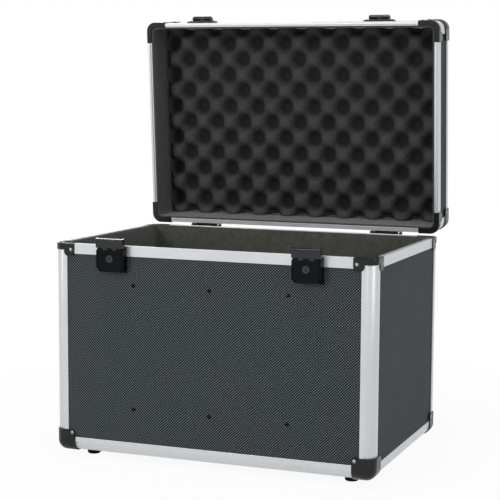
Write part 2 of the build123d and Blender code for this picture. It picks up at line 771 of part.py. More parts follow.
# Lever: a plate with side flanges and ears, and half of the draw hinge's knuckles along its top
lever_back = lever_front - lever_plate
lever_top = draw_pin_z - knuckle_radius - knuckle_relief
inner_knuckle, outer_knuckle = knuckle_halves
lever_spans = [(-lever_half_width, -outer_knuckle - knuckle_relief), (-inner_knuckle, inner_knuckle),
               (outer_knuckle + knuckle_relief, lever_half_width)]
hook_spans = both_sides(inner_knuckle + knuckle_relief, outer_knuckle)
with BuildPart() as latch_lever:
    with BuildSketch(Plane.XZ.offset(-y_front + lever_back)):
        with Locations((0, z_rim + (lever_bottom + lever_top) / 2)):
            lever_face = Rectangle(2 * lever_half_width, lever_top - lever_bottom)
        chamfer(lever_face.vertices().group_by(Axis.Y)[0], lever_chamfer)
    extrude(amount=lever_plate)
    for x in both_sides(lever_half_width - lever_side, lever_half_width):
        prism([(lever_back, lever_top), (lever_back, lever_bottom + lever_chamfer),
               (lever_side_back, lever_bottom + lever_chamfer), (lever_side_back, lever_top),
               (lever_pivot[0] - lever_ear_radius, lever_pivot[1]),
               (lever_pivot[0] + lever_ear_radius, lever_pivot[1]), draw_pin], x)
        rod(lever_pivot, lever_ear_radius, x)
    for x in lever_spans:
        prism([(lever_back, lever_top), (lever_back, draw_pin_z), (lever_front, draw_pin_z),
               (lever_front, lever_top)], x)
        rod(draw_pin, knuckle_radius, x)
    rod(draw_pin, draw_pin_radius + bore_play, (-lever_half_width, lever_half_width), Mode.SUBTRACT)
    rod(lever_pivot, lever_pin_radius + bore_play, (-lever_half_width, lever_half_width), Mode.SUBTRACT)
    with Locations(Plane((0, y_front - lever_front, z_rim + lock_z), z_dir=(0, -1, 0)).location):
        Cylinder(lock_radius + bore_play, lever_plate, mode=Mode.SUBTRACT,
                 align=(Align.CENTER, Align.CENTER, Align.MAX))
save_pair("latch_lever", latch_lever.part, latch_xs)

# Key-turned lock: bezel in front of the lever, clip behind it, cam at the back
with BuildPart() as lock_cylinder:
    for radius, near, far in ((lock_radius, lock_back, lock_face),
                              (lock_bezel_radius, lever_front + bore_play, lock_face),
                              (lock_clip_radius, lever_back - bore_play - lock_clip, lever_back - bore_play)):
        with Locations(Plane((0, y_front - near, z_rim + lock_z), z_dir=(0, -1, 0)).location):
            Cylinder(radius, far - near, align=(Align.CENTER, Align.CENTER, Align.MIN))
    plate((0, lock_cam_reach), (lock_z - lock_cam_width / 2, lock_z + lock_cam_width / 2),
          lock_back, cam_front)
    slot_width, slot_height, slot_depth = lock_slot
    plate((-slot_width / 2, slot_width / 2), (lock_z - slot_height / 2, lock_z + slot_height / 2),
          lock_face - slot_depth, lock_face, Mode.SUBTRACT)
save_pair("lock_cylinder", lock_cylinder.part, latch_xs)

with BuildPart() as draw_pin_bar:
    rod(draw_pin, draw_pin_radius, (-lever_half_width, lever_half_width))
save_pair("draw_pin", draw_pin_bar.part, latch_xs)

# Draw hook: a hood whose top lip bears down on the catch, drawn engaged and let lean forward
hook_low = draw_pin_z + knuckle_radius + knuckle_relief
hook_back = lever_front - hook_plate
with BuildPart() as latch_hook:
    plate((-latch_half_width, latch_half_width), (hook_low, hook_top), hook_back, lever_front)
    plate((-latch_half_width, latch_half_width), (hook_top - hook_lip, hook_top), hook_lip_back, lever_front)
    for x in both_sides(latch_half_width - hook_wall, latch_half_width):
        prism([(lever_front, hook_low), (lever_front, hook_top), (hook_wall_back, hook_top),
               (hook_wall_back, hook_wall_low), (hook_wall_root, hook_low)], x)
    fillet(latch_hook.edges().filter_by(Axis.X).sort_by(lambda edge: edge.center().Y - edge.center().Z)[0],
           hook_edge_radius)
    for x in hook_spans:
        prism([(hook_back, draw_pin_z), (lever_front, draw_pin_z), (lever_front, hook_low),
               (hook_back, hook_low)], x)
        rod(draw_pin, knuckle_radius, x)
    rod(draw_pin, draw_pin_radius + bore_play, (-latch_half_width, latch_half_width), Mode.SUBTRACT)
save_pair("latch_hook", latch_hook.part.rotate(draw_axis, hook_tilt), latch_xs)

# Catch on the lid's front rim: a riveted flange with a folded ledge for the hook, hollow underneath
mid_catch_spots = [Plane((side * catch_rivet_x, y_front - catch_plate, z_rim + catch_rivet_z),
                         z_dir=(0, -1, 0)).location for side in (-1, 1)]
with BuildPart() as catch:
    plate((-catch_half_width, catch_half_width), (catch_bottom, catch_top), 0, catch_plate)
    chamfer(catch.edges().filter_by(Axis.Y).group_by(Axis.Z)[-1], catch_corner)
    prism([(catch_plate, catch_ledge_under), (catch_ledge_root, catch_ledge_under),
           (catch_ledge_front, catch_ledge_top - catch_ledge_nose), (catch_ledge_front, catch_ledge_top),
           (catch_ledge_front - catch_plate + fit_gap, catch_ledge_top), (catch_plate, catch_ledge_rise)],
          (-catch_ledge_half_width, catch_ledge_half_width))
    chamfer(catch.edges().filter_by(Axis.Z).group_by(Axis.Y)[0], catch_ledge_corner)
    for x in both_sides(*catch_hollow_across):
        prism(catch_hollow, x, Mode.SUBTRACT)
    drill(mid_catch_spots, rivet_radius, through_catch)
for side, x in latch_xs.items():
    save_lid(f"catch_{side}", catch.part.moved(Location((x, 0, 0))))
with BuildPart() as catch_rivets:
    with Locations(*catch_spots):
        add(fastener(rivet_head_radius, rivet_head_height, rivet_radius, through_catch))
save_lid("catch_rivets", catch_rivets.part)

# Hinges: two knuckles on the body's leaf with the lid's long one between them, on one pin
hinge_centre = (-depth - hinge_back, hinge_up)
first, middle, last = hinge_knuckles
left_end = -hinge_width / 2
lid_span = (left_end + first + hinge_knuckle_gap, left_end + first + hinge_knuckle_gap + middle)
base_spans = ((left_end, left_end + first), (-left_end - last, -left_end))


def hinge_leaf(spans, up, spots):
    """One leaf: a plate on the rim's flange, and a strip from it to each of its knuckles."""
    root = hinge_leaf_drop - hinge_leaf_height
    with BuildPart() as leaf:
        low, high = sorted((z_rim + up * root, z_rim + up * hinge_leaf_drop))
        block((left_end, -left_end), (y_back, y_back + hinge_leaf_thickness), (low, high))
        for x in spans:
            low, high = sorted((z_rim + up * (root + hinge_leaf_thickness), z_rim + hinge_up))
            block(x, (y_back + hinge_strip[0], y_back + hinge_strip[1]), (low, high))
            rod(hinge_centre, hinge_barrel_radius, x)
        rod(hinge_centre, hinge_pin_radius + bore_play, (left_end, -left_end), Mode.SUBTRACT)
        drill(spots, rivet_radius, through_hinge)
    return leaf.part


mid_hinge_spots = {up: [Plane((step * hinge_rivet_pitch, y_back + hinge_leaf_thickness,
                               z_rim + up * hinge_rivet_drop), z_dir=(0, 1, 0)).location
                        for step in (-1, 0, 1)] for up in (-1, 1)}
save_pair("hinge_base_leaf", hinge_leaf(base_spans, -1, mid_hinge_spots[-1]), hinge_xs)
lid_leaf = hinge_leaf((lid_span,), 1, mid_hinge_spots[1])
for side, x in hinge_xs.items():
    save_lid(f"hinge_lid_leaf_{side}", lid_leaf.moved(Location((x, 0, 0))))
with BuildPart() as hinge_pin:
    rod(hinge_centre, hinge_pin_radius, (left_end, -left_end))
save_pair("hinge_pin", hinge_pin.part, hinge_xs)
hinge_rivet = fastener(rivet_head_radius, rivet_head_height, rivet_radius, through_hinge)
with BuildPart() as hinge_base_rivets:
    with Locations(*hinge_base_spots):
        add(hinge_rivet)
save("hinge_base_rivets", hinge_base_rivets.part)
with BuildPart() as hinge_lid_rivets:
    with Locations(*hinge_lid_spots):
        add(hinge_rivet)
save_lid("hinge_lid_rivets", hinge_lid_rivets.part)

# Carrying handle: two brackets screwed to the lid's top and a bail that folds flat either way
handle_base = z_top - skin
with BuildPart() as handle_brackets:
    for side in (-1, 1):
        x = (side * bracket_inner_x, side * (bracket_inner_x + bracket_length))
        block(x, (handle_y - bracket_half_foot, handle_y + bracket_half_foot),
              (handle_base, handle_base + bracket_foot_thickness))
        block(x, (handle_y - bracket_boss_radius, handle_y + bracket_boss_radius), (handle_base, handle_z))
        with Locations(Plane((side * bracket_x, handle_y, handle_z), z_dir=(1, 0, 0)).location):
            Cylinder(bracket_boss_radius, bracket_length)
        with Locations(Plane((side * bracket_inner_x, handle_y, handle_z), z_dir=(side, 0, 0)).location):
            Cylinder(handle_pin_radius + bore_play, handle_pin_reach + handle_play,
                     align=(Align.CENTER, Align.CENTER, Align.MIN), mode=Mode.SUBTRACT)
    drill(bracket_spots, screw_radius, bracket_foot_thickness + panel_thickness)
save_lid("handle_brackets", handle_brackets.part)
with BuildPart() as handle_screws:
    with Locations(*bracket_spots):
        add(fastener(screw_head_radius, screw_head_height, screw_radius,
                     bracket_foot_thickness + panel_thickness))
save_lid("handle_screws", handle_screws.part)
with BuildPart() as handle_bail:
    with BuildLine(Plane.XY.offset(handle_z)) as bail_line:
        FilletPolyline((-handle_arm_x, handle_y), (-handle_arm_x, handle_y + handle_arm),
                       (handle_arm_x, handle_y + handle_arm), (handle_arm_x, handle_y), radius=handle_bend)
    with BuildSketch(Plane(bail_line.line @ 0, z_dir=bail_line.line % 0)):
        Circle(handle_arm_radius)
    sweep()
    for side in (-1, 1):
        with Locations((side * handle_arm_x, handle_y, handle_z)):
            Sphere(handle_arm_radius)
        with Locations(Plane((side * handle_arm_x, handle_y, handle_z), z_dir=(side, 0, 0)).location):
            Cylinder(handle_pin_radius, bracket_inner_x + handle_pin_reach - handle_arm_x,
                     align=(Align.CENTER, Align.CENTER, Align.MIN))
save_lid("handle_bail", handle_bail.part)
with BuildPart() as handle_grip:
    with Locations(Plane((0, handle_y + handle_arm, handle_z), z_dir=(1, 0, 0)).location):
        Cylinder(handle_grip_radius, handle_grip_length)
        fillet(handle_grip.edges().filter_by(GeomType.CIRCLE), handle_grip_edge)
        Cylinder(handle_arm_radius + bore_play, handle_grip_length, mode=Mode.SUBTRACT)
save_lid("handle_grip", handle_grip.part)
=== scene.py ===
"""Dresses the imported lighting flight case: finishes, cloth linings, egg-crate foam, stage and camera."""
import json
import math

import bpy
from mathutils import Matrix, Vector


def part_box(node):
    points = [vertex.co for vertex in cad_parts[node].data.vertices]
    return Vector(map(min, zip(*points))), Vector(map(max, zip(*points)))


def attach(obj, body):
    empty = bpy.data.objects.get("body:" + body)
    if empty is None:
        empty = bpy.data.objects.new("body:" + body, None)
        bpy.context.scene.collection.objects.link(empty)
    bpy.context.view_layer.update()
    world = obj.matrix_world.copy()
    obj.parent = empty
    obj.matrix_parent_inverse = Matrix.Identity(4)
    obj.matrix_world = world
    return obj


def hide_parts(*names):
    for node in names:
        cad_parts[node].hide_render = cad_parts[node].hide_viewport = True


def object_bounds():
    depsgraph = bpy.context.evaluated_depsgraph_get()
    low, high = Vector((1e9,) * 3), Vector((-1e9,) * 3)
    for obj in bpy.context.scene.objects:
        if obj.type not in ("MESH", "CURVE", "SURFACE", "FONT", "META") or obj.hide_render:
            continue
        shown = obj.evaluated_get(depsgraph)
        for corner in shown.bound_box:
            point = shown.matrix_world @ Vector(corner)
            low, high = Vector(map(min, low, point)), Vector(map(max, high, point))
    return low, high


bl_info = {
    "name": "Lighting Flight Case",
    "version": (1, 0, 0),
    "blender": (4, 5, 0),
    "location": "View3D > Sidebar > Flight Case",
    "description": "Finishes, linings and foam for an open lighting flight case",
    "category": "Object",
}

MM = 0.001
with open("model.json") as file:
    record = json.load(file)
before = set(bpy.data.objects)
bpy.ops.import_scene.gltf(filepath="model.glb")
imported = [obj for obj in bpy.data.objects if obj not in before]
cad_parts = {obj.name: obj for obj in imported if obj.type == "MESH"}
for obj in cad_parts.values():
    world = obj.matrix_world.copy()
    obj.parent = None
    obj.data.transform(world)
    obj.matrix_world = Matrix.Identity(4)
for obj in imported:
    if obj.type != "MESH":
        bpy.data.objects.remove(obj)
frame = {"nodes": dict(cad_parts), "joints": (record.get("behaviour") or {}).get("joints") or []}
cad_low, cad_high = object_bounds()
# Lowest front left corner of the case without its feet, from which the camera's aim is measured
case_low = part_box("bottom_edges")[0]
# The lid stands open at rest. Its soft pieces are modelled shut, square to the axes, and then opened.
lid_joint = next(joint for joint in frame["joints"] if joint["name"] == "lid_hinge")
LID_PIVOT = Vector(lid_joint["pos_m"])
LID_ANGLE = math.radians(lid_joint["range_deg"][1])
OPEN_LID = (Matrix.Translation(LID_PIVOT) @ Matrix.Rotation(-LID_ANGLE, 4, "X")
            @ Matrix.Translation(-LID_PIVOT))
SHUT_LID = OPEN_LID.inverted()

# Linings: clearance to the walls, thickness, corner radius and soft edge
LINING_CLEARANCE = 1.4 * MM
LINING_THICKNESS = 2.95 * MM
LINING_CORNER = 9 * MM
LINING_EDGE = 1.3 * MM
# Round-over and cuts of the floor pad and of the dividers
PAD_EDGE, PAD_CUTS = 1 * MM, 24
DIVIDER_EDGE, DIVIDER_CUTS = 3 * MM, 12
# Swells that cross on a padded face, in radians per metre: waves 11 to 15 cm long
PADDING_WAVES = ((13, 41, 0), (0, 17, 53))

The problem
Repeat exactly the lines from the one containing "bore_play, handle_grip_length, mode=Mode.SUBTRACT)" to the one containing "shown = obj.evaluated_get(depsgraph)", both lines included, and nothing else.

Result below
        Cylinder(handle_arm_radius + bore_play, handle_grip_length, mode=Mode.SUBTRACT)
save_lid("handle_grip", handle_grip.part)
=== scene.py ===
"""Dresses the imported lighting flight case: finishes, cloth linings, egg-crate foam, stage and camera."""
import json
import math

import bpy
from mathutils import Matrix, Vector


def part_box(node):
    points = [vertex.co for vertex in cad_parts[node].data.vertices]
    return Vector(map(min, zip(*points))), Vector(map(max, zip(*points)))


def attach(obj, body):
    empty = bpy.data.objects.get("body:" + body)
    if empty is None:
        empty = bpy.data.objects.new("body:" + body, None)
        bpy.context.scene.collection.objects.link(empty)
    bpy.context.view_layer.update()
    world = obj.matrix_world.copy()
    obj.parent = empty
    obj.matrix_parent_inverse = Matrix.Identity(4)
    obj.matrix_world = world
    return obj


def hide_parts(*names):
    for node in names:
        cad_parts[node].hide_render = cad_parts[node].hide_viewport = True


def object_bounds():
    depsgraph = bpy.context.evaluated_depsgraph_get()
    low, high = Vector((1e9,) * 3), Vector((-1e9,) * 3)
    for obj in bpy.context.scene.objects:
        if obj.type not in ("MESH", "CURVE", "SURFACE", "FONT", "META") or obj.hide_render:
            continue
        shown = obj.evaluated_get(depsgraph)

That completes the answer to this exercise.